* [TASK GOAL]
Quote, word for word, every line starting at the line that contains "Write the JSON" and ending with the last line of the records; include both of these lines and no others.

* [RECORDS FOR THE EXERCISE]
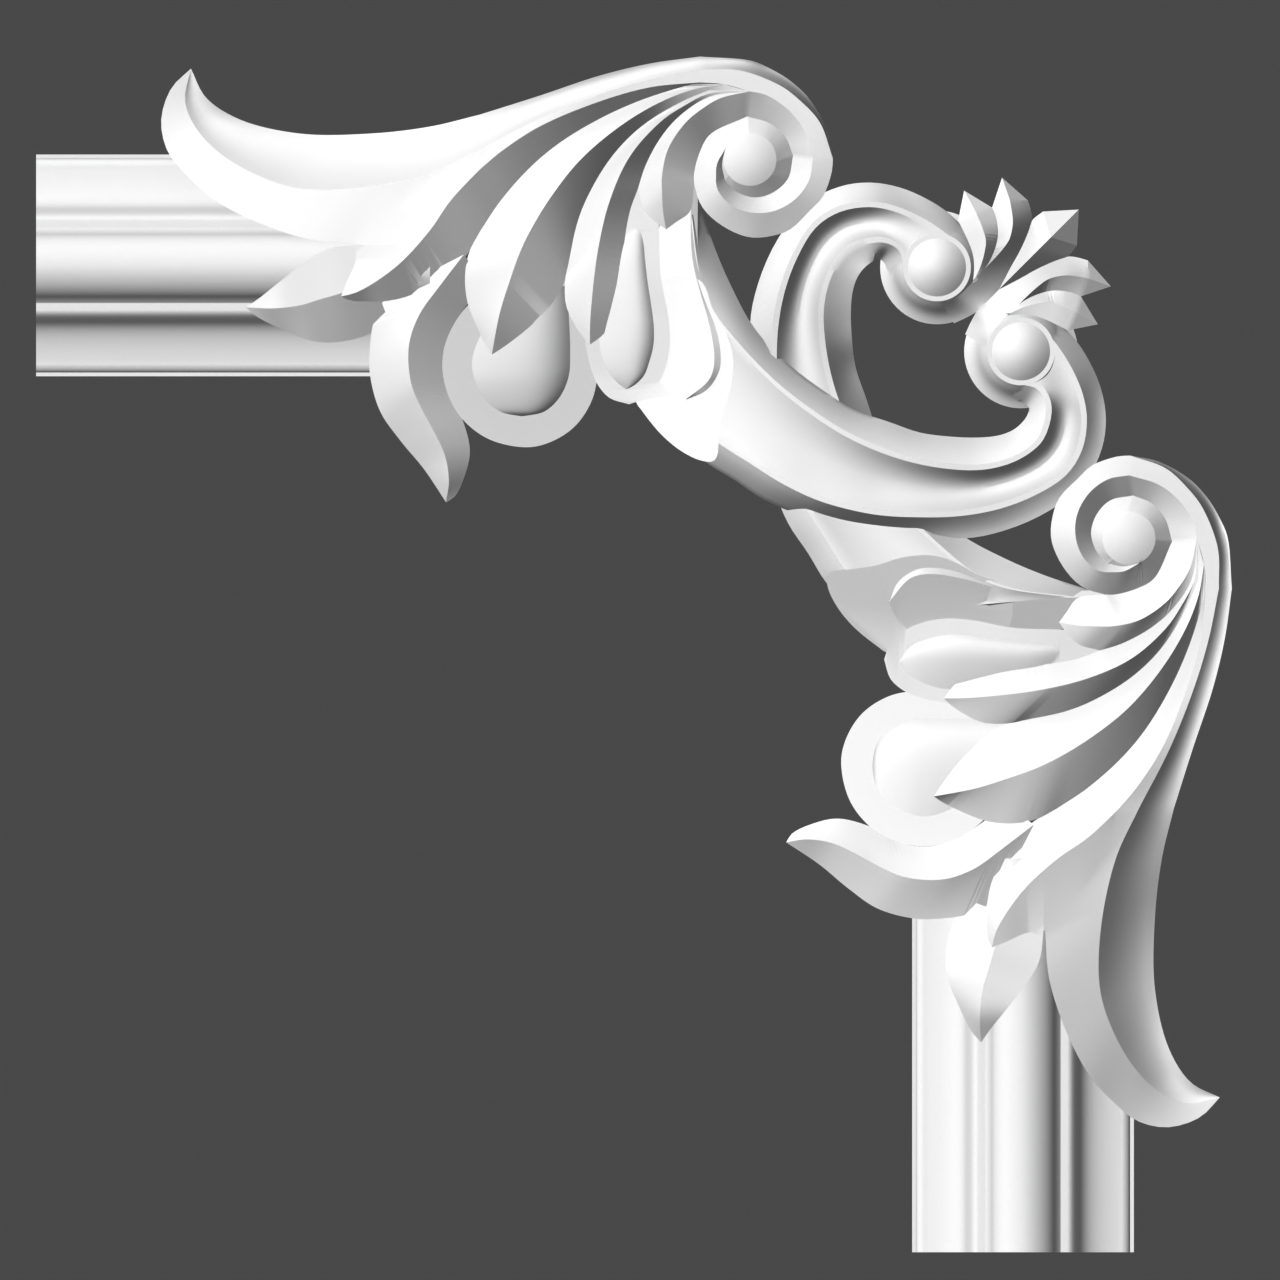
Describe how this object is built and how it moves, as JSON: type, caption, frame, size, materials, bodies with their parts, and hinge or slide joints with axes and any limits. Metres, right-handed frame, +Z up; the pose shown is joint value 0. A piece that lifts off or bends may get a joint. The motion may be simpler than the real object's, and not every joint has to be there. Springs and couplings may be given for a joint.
{
  "type": "moulding corner",
  "caption": "Carved corner for wall-panel moulding: two square-cut moulding ends meet under leaf sprays, scrolls, a heart-shaped stem crossing and a palmette.",
  "frame": {"origin": "on the flat back, on the corner's diagonal, under the crossing of the two stems", "axes": "+Z up along the standing moulding, +X to the right along the lying moulding towards the corner's outer point, +Y out of the back into the wall; the carved front faces -Y"},
  "size_m": [0.299, 0.0275, 0.299],
  "materials": {
    "plaster": "matt"
  },
  "bodies": {
    "root": {"corner_casting": "plaster"}
  },
  "joints": []
}
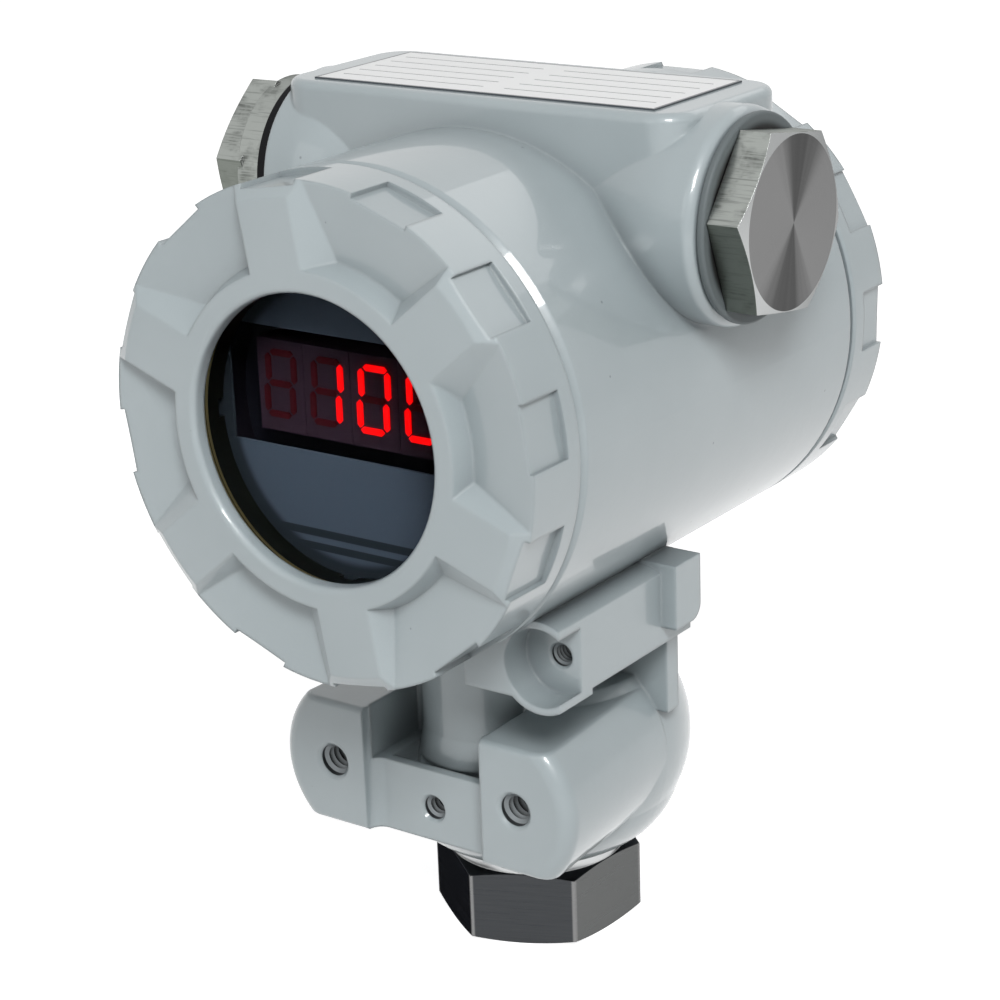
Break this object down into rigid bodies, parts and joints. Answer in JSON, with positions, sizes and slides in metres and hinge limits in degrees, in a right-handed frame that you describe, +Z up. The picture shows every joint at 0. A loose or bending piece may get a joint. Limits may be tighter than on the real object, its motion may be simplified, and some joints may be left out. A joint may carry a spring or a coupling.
{
  "type": "pressure transmitter",
  "caption": "Cast two-chamber transmitter housing with screwed covers, a lit display behind a round window, plugged conduit entries and a hexagonal threaded process connection.",
  "frame": {"origin": "centre of the process connection's lower face, on the axis of its threaded port", "axes": "+Z up through the neck; the display looks along -Y; the conduit entries lie along X"},
  "size_m": [0.1014, 0.1084, 0.145],
  "materials": {
    "enamel": "gloss",
    "stainless": "satin",
    "plug_steel": "satin",
    "screw_steel": "satin",
    "capsule_steel": "satin",
    "lock_brass": "satin",
    "seal_rubber": "matte",
    "glass": "polished",
    "label": "satin",
    "board": "satin",
    "black_plastic": "matte",
    "faceplate": "matte",
    "filter": "gloss",
    "lit": "gloss",
    "unlit": "gloss",
    "sleeve": "matte",
    "bush": "satin"
  },
  "bodies": {
    "housing": {"housing_casting": "enamel", "capsule_seal": "seal_rubber", "label_plate": "label", "process_connection": "stainless", "sensor_capsule": "capsule_steel", "sensor_diaphragm": "capsule_steel", "capsule_lock_ring": "capsule_steel", "sensor_lead_sleeve": "sleeve", "sensor_connector": "black_plastic", "main_board": "board", "display_board": "board", "display_pillars": "screw_steel", "display_screws": "screw_steel", "digit_blocks": "black_plastic", "digit_segments_lit": "lit", "digit_segments_dark": "unlit", "display_filter": "filter", "display_faceplate": "faceplate", "display_case": "black_plastic", "terminal_block": "black_plastic", "terminal_clamps": "screw_steel", "terminal_screws": "screw_steel", "inner_ground_screw": "screw_steel", "feedthrough": "bush"},
    "front_seal": {"front_cover_seal": "seal_rubber"},
    "front_cover": {"front_cover": "enamel", "window_gasket": "seal_rubber", "window_glass": "glass", "window_lock_ring": "lock_brass"},
    "rear_seal": {"rear_cover_seal": "seal_rubber"},
    "rear_cover": {"rear_cover": "enamel"},
    "left_seal": {"plug_seal_left": "seal_rubber"},
    "left_plug": {"conduit_plug_left": "plug_steel"},
    "right_seal": {"plug_seal_right": "seal_rubber"},
    "right_plug": {"conduit_plug_right": "plug_steel"}
  },
  "joints": [
    {"name": "front_cover_travel", "type": "slide", "parent": "housing", "child": "front_seal", "axis": [0, -1, 0], "range_m": [0, 0.00801]},
    {"name": "front_cover_turn", "type": "hinge", "parent": "front_seal", "child": "front_cover", "pos_m": [0, -0.0415, 0.1004], "axis": [0, -1, 0], "range_deg": [0, 1440]},
    {"name": "rear_cover_travel", "type": "slide", "parent": "housing", "child": "rear_seal", "axis": [0, 1, 0], "range_m": [0, 0.00801]},
    {"name": "rear_cover_turn", "type": "hinge", "parent": "rear_seal", "child": "rear_cover", "pos_m": [0, 0.0413, 0.1004], "axis": [0, 1, 0], "range_deg": [0, 1440]},
    {"name": "left_plug_travel", "type": "slide", "parent": "housing", "child": "left_seal", "axis": [-1, 0, 0], "range_m": [0, 0.01271]},
    {"name": "left_plug_turn", "type": "hinge", "parent": "left_seal", "child": "left_plug", "pos_m": [-0.0448, 0, 0.1276], "axis": [-1, 0, 0], "range_deg": [0, 2520]},
    {"name": "right_plug_travel", "type": "slide", "parent": "housing", "child": "right_seal", "axis": [1, 0, 0], "range_m": [0, 0.01271]},
    {"name": "right_plug_turn", "type": "hinge", "parent": "right_seal", "child": "right_plug", "pos_m": [0.0448, 0, 0.1276], "axis": [1, 0, 0], "range_deg": [0, 2520]}
  ],
  "couplings": [
    {"joint": "front_cover_travel", "follows": "front_cover_turn", "m_per_rad": 0.00031831},
    {"joint": "rear_cover_travel", "follows": "rear_cover_turn", "m_per_rad": 0.00031831},
    {"joint": "left_plug_travel", "follows": "left_plug_turn", "m_per_rad": 0.00028871},
    {"joint": "right_plug_travel", "follows": "right_plug_turn", "m_per_rad": 0.00028871}
  ]
}
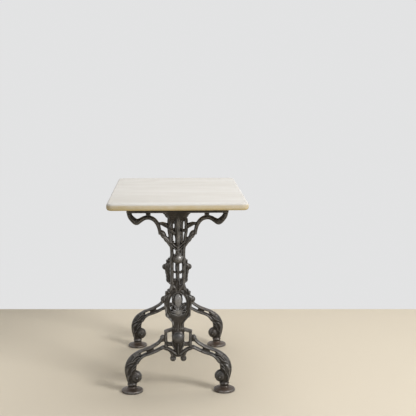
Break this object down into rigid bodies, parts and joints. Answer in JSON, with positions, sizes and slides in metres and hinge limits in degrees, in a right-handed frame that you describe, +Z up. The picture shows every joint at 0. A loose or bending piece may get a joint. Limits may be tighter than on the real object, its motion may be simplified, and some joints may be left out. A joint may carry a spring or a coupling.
{
  "type": "bistro table",
  "caption": "Rectangular marble-topped bistro table on pierced cast-iron end frames with scroll legs and disc feet, tied by a low stretcher bar.",
  "frame": {"origin": "on the floor under the middle of the slab", "axes": "+Z up, +Y along the slab's long side, +X across it, in the plane of an end frame"},
  "size_m": [0.5, 0.8, 0.72],
  "materials": {
    "cast_iron": "aged, oiled dark brown-grey with a soft sheen",
    "iron_hardware": "the same dark brown-grey, worn on the edges",
    "marble": "polished off-white, with a tan edge",
    "felt": "grey-brown pressed felt"
  },
  "bodies": {
    "root": {"marble_top": "marble", "front_end_frame": "cast_iron", "back_end_frame": "cast_iron", "stretcher_bar": "iron_hardware", "front_stretcher_washer": "iron_hardware", "back_stretcher_washer": "iron_hardware", "front_cap_nut": "iron_hardware", "back_cap_nut": "iron_hardware", "left_top_rail": "iron_hardware", "right_top_rail": "iron_hardware", "rail_screw_front_left": "iron_hardware", "rail_screw_front_right": "iron_hardware", "rail_screw_back_left": "iron_hardware", "rail_screw_back_right": "iron_hardware", "top_pad_front_left": "felt", "top_pad_front_right": "felt", "top_pad_back_left": "felt", "top_pad_back_right": "felt"}
  },
  "joints": []
}
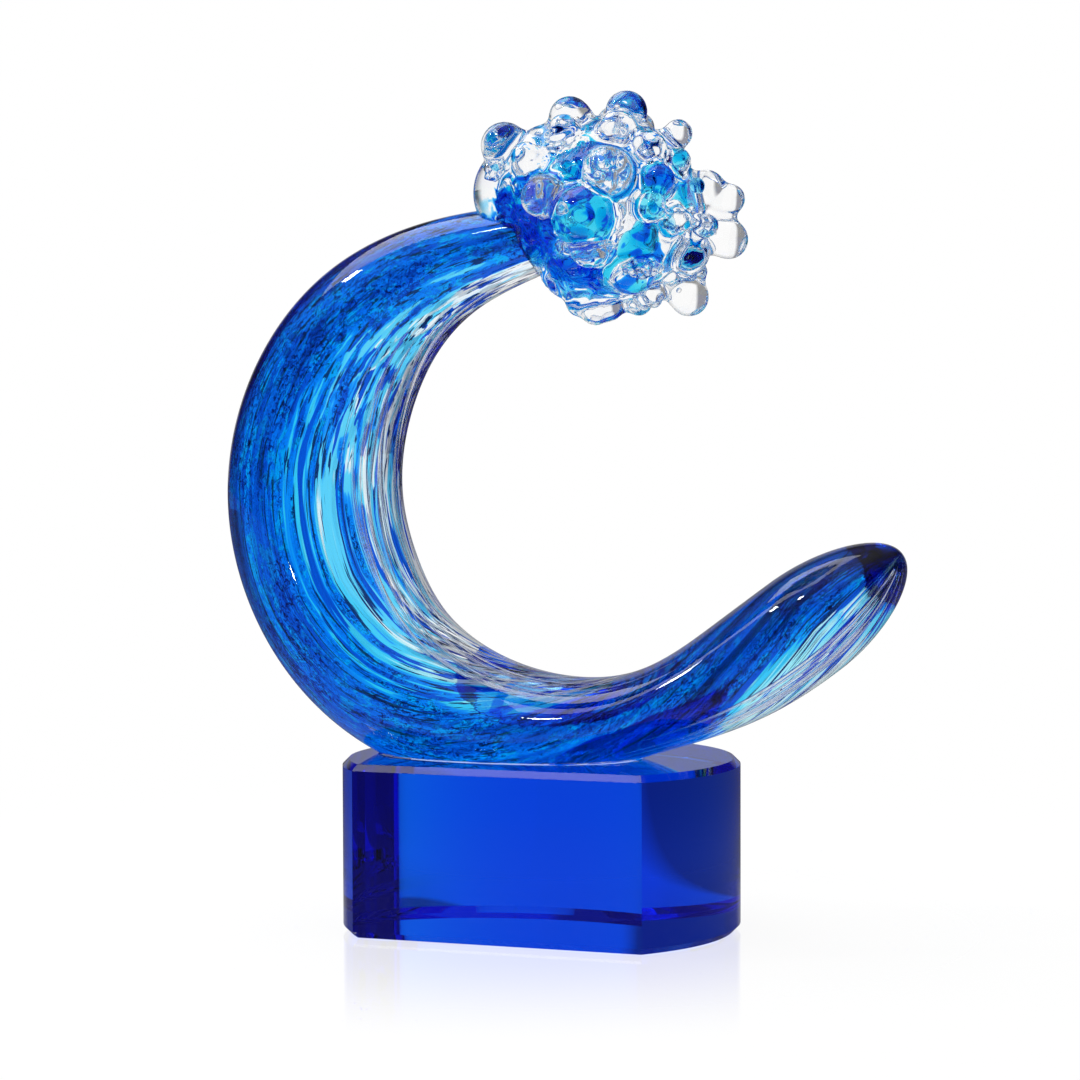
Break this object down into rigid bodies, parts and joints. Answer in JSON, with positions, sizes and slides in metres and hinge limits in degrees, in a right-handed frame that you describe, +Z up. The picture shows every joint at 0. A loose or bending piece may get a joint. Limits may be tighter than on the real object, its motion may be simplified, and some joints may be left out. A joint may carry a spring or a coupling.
{
  "type": "glass wave sculpture",
  "caption": "Hand-worked curling wave of blue cased glass with a foamy crest of clear drops, cemented to a cobalt crystal block with a flat front.",
  "frame": {"origin": "underside of the crystal block, on the axis of its round wall", "axes": "+Z up, the flat ground front of the block faces -Y, the wave curls in the XZ plane with its belly towards -X and its tail towards +X"},
  "size_m": [0.1784, 0.083, 0.2089],
  "materials": {
    "cobalt_crystal": "lead-free crystal, ground and polished, with bevelled rims",
    "clear_glass": "hot-worked, fire polished",
    "aqua_glass": "hot-worked, streaked gather cased in clear",
    "cobalt_glass": "hot-worked gather with fine dark flecks",
    "clear_cement": "clear light-cured cement"
  },
  "bodies": {
    "root": {"base_block": "cobalt_crystal", "crest_casing": "clear_glass", "crest_lump": "cobalt_glass", "foam_drop_01": "clear_glass", "foam_drop_02": "clear_glass", "foam_drop_03": "clear_glass", "foam_drop_04": "clear_glass", "foam_drop_05": "clear_glass", "foam_drop_06": "clear_glass", "foam_drop_07": "clear_glass", "foam_drop_08": "clear_glass", "foam_drop_09": "clear_glass", "foam_drop_10": "aqua_glass", "foam_drop_11": "clear_glass", "foam_drop_12": "clear_glass", "foam_drop_13": "clear_glass", "foam_drop_14": "clear_glass", "foam_drop_15": "clear_glass", "foam_drop_16": "clear_glass", "foam_drop_17": "clear_glass", "foam_drop_18": "clear_glass", "foam_drop_19": "clear_glass", "foam_drop_20": "aqua_glass", "foam_drop_21": "aqua_glass", "foam_drop_22": "aqua_glass", "foam_drop_23": "clear_glass", "foam_drop_24": "clear_glass", "foam_drop_25": "aqua_glass", "foam_drop_26": "clear_glass", "foam_drop_27": "clear_glass", "foam_drop_28": "clear_glass", "foam_drop_29": "clear_glass", "foam_drop_30": "clear_glass", "foam_drop_31": "clear_glass", "foam_drop_32": "clear_glass", "foam_drop_33": "clear_glass", "foam_drop_34": "clear_glass", "foam_drop_35": "clear_glass", "foam_drop_36": "clear_glass", "foam_drop_37": "clear_glass", "foam_drop_38": "clear_glass", "foam_drop_39": "clear_glass", "foam_drop_40": "clear_glass", "foam_drop_41": "clear_glass", "foam_drop_42": "clear_glass", "foam_drop_43": "clear_glass", "foam_drop_44": "clear_glass", "foam_drop_45": "clear_glass", "foam_drop_46": "clear_glass", "glue_film": "clear_cement", "wave_casing": "clear_glass", "wave_core": "cobalt_glass", "wave_veil": "aqua_glass"}
  },
  "joints": []
}
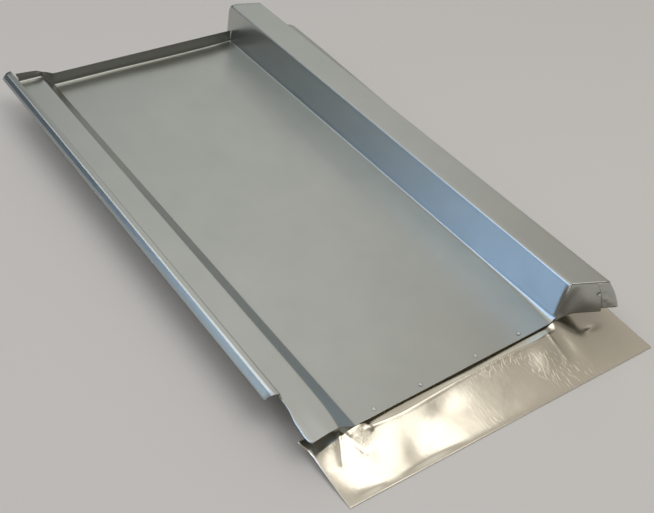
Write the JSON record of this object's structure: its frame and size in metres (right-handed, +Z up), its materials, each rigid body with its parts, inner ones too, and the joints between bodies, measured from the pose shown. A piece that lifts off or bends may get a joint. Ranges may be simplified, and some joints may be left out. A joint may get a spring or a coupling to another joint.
{
  "type": "metal roof tile",
  "caption": "Folded sheet-metal roof tile with a raised side rib, hemmed side channel, rear upstand, soft front apron and batten hooks.",
  "frame": {"origin": "middle of the surface that the tile stands on, under the centre of its outline", "axes": "+Z up from the tray, +Y towards the ridge end of the tile, +X across it towards the raised rib"},
  "size_m": [0.2706, 0.474, 0.049],
  "materials": {
    "galvanised_sheet": "satin zinc-coated sheet",
    "soft_aluminium": "bright, hand-dressed, softly creased",
    "rivet_metal": "satin",
    "hook_steel": "satin zinc-coated strip"
  },
  "bodies": {
    "root": {"cover_plate": "galvanised_sheet", "apron": "soft_aluminium", "apron_rivet_1": "rivet_metal", "apron_rivet_2": "rivet_metal", "apron_rivet_3": "rivet_metal", "apron_rivet_4": "rivet_metal", "rib_end_rivet": "rivet_metal", "hanging_hook_left": "hook_steel", "hanging_hook_right": "hook_steel"}
  },
  "joints": []
}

* [SOLUTION TO THE PROBLEM]
Write the JSON record of this object's structure: its frame and size in metres (right-handed, +Z up), its materials, each rigid body with its parts, inner ones too, and the joints between bodies, measured from the pose shown. A piece that lifts off or bends may get a joint. Ranges may be simplified, and some joints may be left out. A joint may get a spring or a coupling to another joint.
{
  "type": "metal roof tile",
  "caption": "Folded sheet-metal roof tile with a raised side rib, hemmed side channel, rear upstand, soft front apron and batten hooks.",
  "frame": {"origin": "middle of the surface that the tile stands on, under the centre of its outline", "axes": "+Z up from the tray, +Y towards the ridge end of the tile, +X across it towards the raised rib"},
  "size_m": [0.2706, 0.474, 0.049],
  "materials": {
    "galvanised_sheet": "satin zinc-coated sheet",
    "soft_aluminium": "bright, hand-dressed, softly creased",
    "rivet_metal": "satin",
    "hook_steel": "satin zinc-coated strip"
  },
  "bodies": {
    "root": {"cover_plate": "galvanised_sheet", "apron": "soft_aluminium", "apron_rivet_1": "rivet_metal", "apron_rivet_2": "rivet_metal", "apron_rivet_3": "rivet_metal", "apron_rivet_4": "rivet_metal", "rib_end_rivet": "rivet_metal", "hanging_hook_left": "hook_steel", "hanging_hook_right": "hook_steel"}
  },
  "joints": []
}